If you’re indecisive, your team will smell it faster than leftover tuna in the breakroom. Be clear, be confident, and be ready to say no when something doesn’t line up with your core values or vision.
Let’s be real — if you don’t tell your team what’s happening, they’ll make it up. And their version will include aliens, secret agendas, and “I heard from so-and-so…”
Keep your people in the loop. Even if you don’t have all the answers yet, be the kind of leader who communicates something. Silence creates anxiety (and gossip).
Your team isn’t psychic. If you want them to win, you’ve got to ask what they need. This tells them two things:
You actually care about them as humans.
You want them to succeed — for real.
And when you’ve got a clear direction, you can better use everyone’s strengths. If someone isn’t performing, find out why instead of assuming they’re lazy. (Spoiler: they might just be stuck, not stubborn.)
Listening isn’t a “case acceptance trick.” It’s a leadership skill. Talk less. Listen more.
Your silence says, “I care about what you think.”
If your team hesitates to share ideas, invite them directly. Or better yet, pause awkwardly until someone does — works every time.
You’re the CRO — Chief Repeating Officer.
If your team forgets the vision, that’s on you. You can’t drop one inspiring quote in January and expect everyone to still feel it in March.
It takes about seven repetitions for a message to stick. So yes, you’ll sound like a broken record. That’s leadership.
If you don’t trust your team, ask yourself — is it their issue, or yours?
If you assume everyone’s trying to get one over on you, that’s not leadership — that’s paranoia.
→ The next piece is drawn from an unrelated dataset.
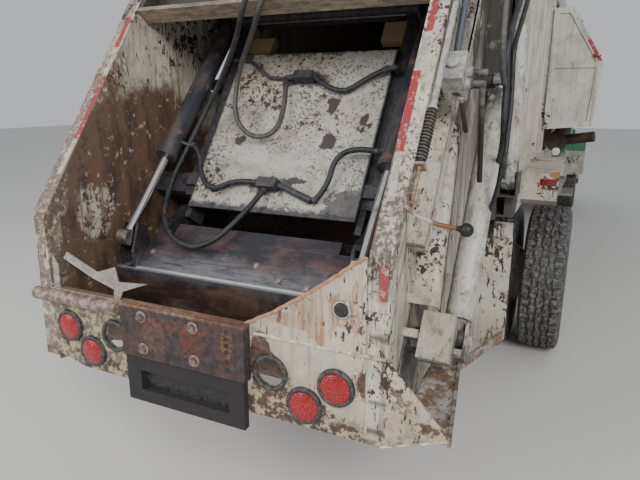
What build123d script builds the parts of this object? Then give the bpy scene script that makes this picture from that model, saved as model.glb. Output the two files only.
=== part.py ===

You’ve got to trust their integrity, judgment, and heart. If someone truly breaks that trust? Cut the cord. Keeping them “because it’s hard to hire right now” costs way more than letting them go.
Trust goes both ways. If your team can’t rely on you, why should they let you lead?
Say what you mean. Mean what you say.
Tell them you’ve got their back — and then prove it.
Here’s the tricky part: believing in your team even when they don’t believe in themselves.
Yes, celebrate the wins — but don’t sugarcoat it when someone’s underperforming. Hold them (and yourself) accountable.
Confidence is contagious. So is complacency. Choose wisely.
Take time to recognize wins — big or small — without the usual caveats like:
“Well, it was a good week, but…”
“We only hit goal because of that big case…”
“We did great, but we still have a long way to go…”
Nope. Just celebrate. Period.
And while you’re at it — cheer for personal milestones too. Life happens outside the practice, and great culture recognizes both.